WRITTEN TASK:
Below is a listing. Gather each line of it that contains "with".

DATA SECTION:

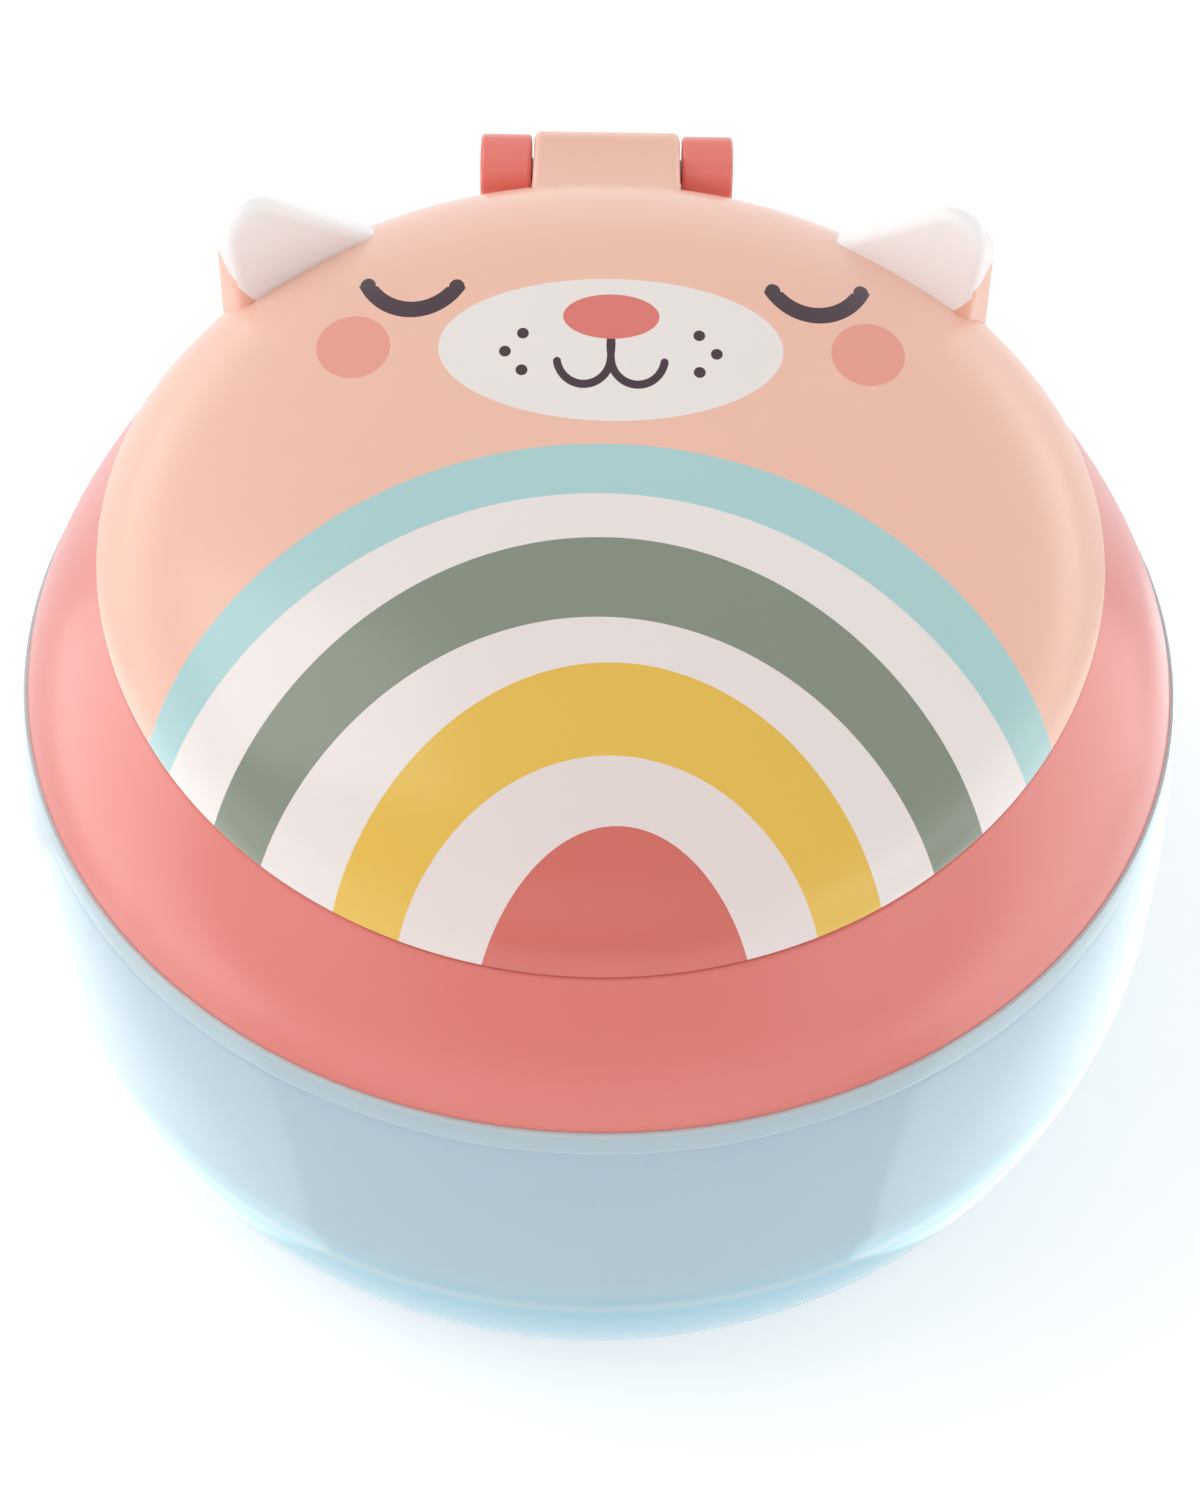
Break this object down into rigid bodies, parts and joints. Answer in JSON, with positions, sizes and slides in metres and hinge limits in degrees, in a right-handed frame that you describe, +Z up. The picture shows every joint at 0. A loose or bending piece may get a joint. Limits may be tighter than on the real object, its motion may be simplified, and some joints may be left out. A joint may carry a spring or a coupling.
{
  "type": "toddler snack container",
  "caption": "Round screw-together snack jar with a clamped ring of soft flaps and a hinged animal-face lid with two ears.",
  "frame": {"origin": "centre of the foot ring, on the surface the container stands on", "axes": "+Z up, +Y to the hinge at the rear, -Y the side with the face, +X to the right of someone who looks at the face"},
  "size_m": [0.114, 0.114, 0.0769],
  "materials": {
    "bowl_plastic": "translucent pale blue polypropylene, satin gloss",
    "collar_plastic": "coral polypropylene, satin gloss",
    "pin_steel": "bright drawn wire",
    "soft_insert": "soft matt elastomer",
    "lid_plastic": "peach polypropylene with a printed front, gloss",
    "ear_plastic": "peach polypropylene, white on the front"
  },
  "bodies": {
    "bowl": {"bowl": "bowl_plastic"},
    "insert": {"flap_ring": "soft_insert"},
    "screw_collar": {"collar": "collar_plastic", "hinge_pin": "pin_steel"},
    "lid": {"lid_shell": "lid_plastic", "ear_left": "ear_plastic", "ear_right": "ear_plastic"},
    "petal_1": {"flap_1": "soft_insert"},
    "petal_2": {"flap_2": "soft_insert"},
    "petal_3": {"flap_3": "soft_insert"},
    "petal_4": {"flap_4": "soft_insert"},
    "petal_5": {"flap_5": "soft_insert"},
    "petal_6": {"flap_6": "soft_insert"}
  },
  "joints": [
    {"name": "collar_lift", "type": "slide", "parent": "bowl", "child": "insert", "axis": [0, 0, 1], "range_m": [0, 0.005]},
    {"name": "collar_turn", "type": "hinge", "parent": "insert", "child": "screw_collar", "pos_m": [0, 0, 0.0455], "axis": [0, 0, 1], "range_deg": [0, 120]},
    {"name": "lid_swing", "type": "hinge", "parent": "screw_collar", "child": "lid", "pos_m": [0, 0.05288, 0.0598], "axis": [-1, 0, 0], "range_deg": [0, 130]},
    {"name": "flap_1_bend", "type": "hinge", "parent": "insert", "child": "petal_1", "pos_m": [0.02883, 0, 0.05329], "axis": [0, 1, 0], "range_deg": [-75, 50], "stiffness_Nm_per_rad": 0.01},
    {"name": "flap_2_bend", "type": "hinge", "parent": "insert", "child": "petal_2", "pos_m": [0.01442, 0.02497, 0.05329], "axis": [-0.866, 0.5, 0], "range_deg": [-75, 50], "stiffness_Nm_per_rad": 0.01},
    {"name": "flap_3_bend", "type": "hinge", "parent": "insert", "child": "petal_3", "pos_m": [-0.01442, 0.02497, 0.05329], "axis": [-0.866, -0.5, 0], "range_deg": [-75, 50], "stiffness_Nm_per_rad": 0.01},
    {"name": "flap_4_bend", "type": "hinge", "parent": "insert", "child": "petal_4", "pos_m": [-0.02883, 0, 0.05329], "axis": [0, -1, 0], "range_deg": [-75, 50], "stiffness_Nm_per_rad": 0.01},
    {"name": "flap_5_bend", "type": "hinge", "parent": "insert", "child": "petal_5", "pos_m": [-0.01442, -0.02497, 0.05329], "axis": [0.866, -0.5, 0], "range_deg": [-75, 50], "stiffness_Nm_per_rad": 0.01},
    {"name": "flap_6_bend", "type": "hinge", "parent": "insert", "child": "petal_6", "pos_m": [0.01442, -0.02497, 0.05329], "axis": [0.866, 0.5, 0], "range_deg": [-75, 50], "stiffness_Nm_per_rad": 0.01}
  ],
  "couplings": [
    {"joint": "collar_lift", "follows": "collar_turn", "m_per_rad": 0.0023873}
  ]
}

SOLUTION TO THIS EXERCISE:
Break this object down into rigid bodies, parts and joints. Answer in JSON, with positions, sizes and slides in metres and hinge limits in degrees, in a right-handed frame that you describe, +Z up. The picture shows every joint at 0. A loose or bending piece may get a joint. Limits may be tighter than on the real object, its motion may be simplified, and some joints may be left out. A joint may carry a spring or a coupling.
  "caption": "Round screw-together snack jar with a clamped ring of soft flaps and a hinged animal-face lid with two ears.",
  "frame": {"origin": "centre of the foot ring, on the surface the container stands on", "axes": "+Z up, +Y to the hinge at the rear, -Y the side with the face, +X to the right of someone who looks at the face"},
    "lid_plastic": "peach polypropylene with a printed front, gloss",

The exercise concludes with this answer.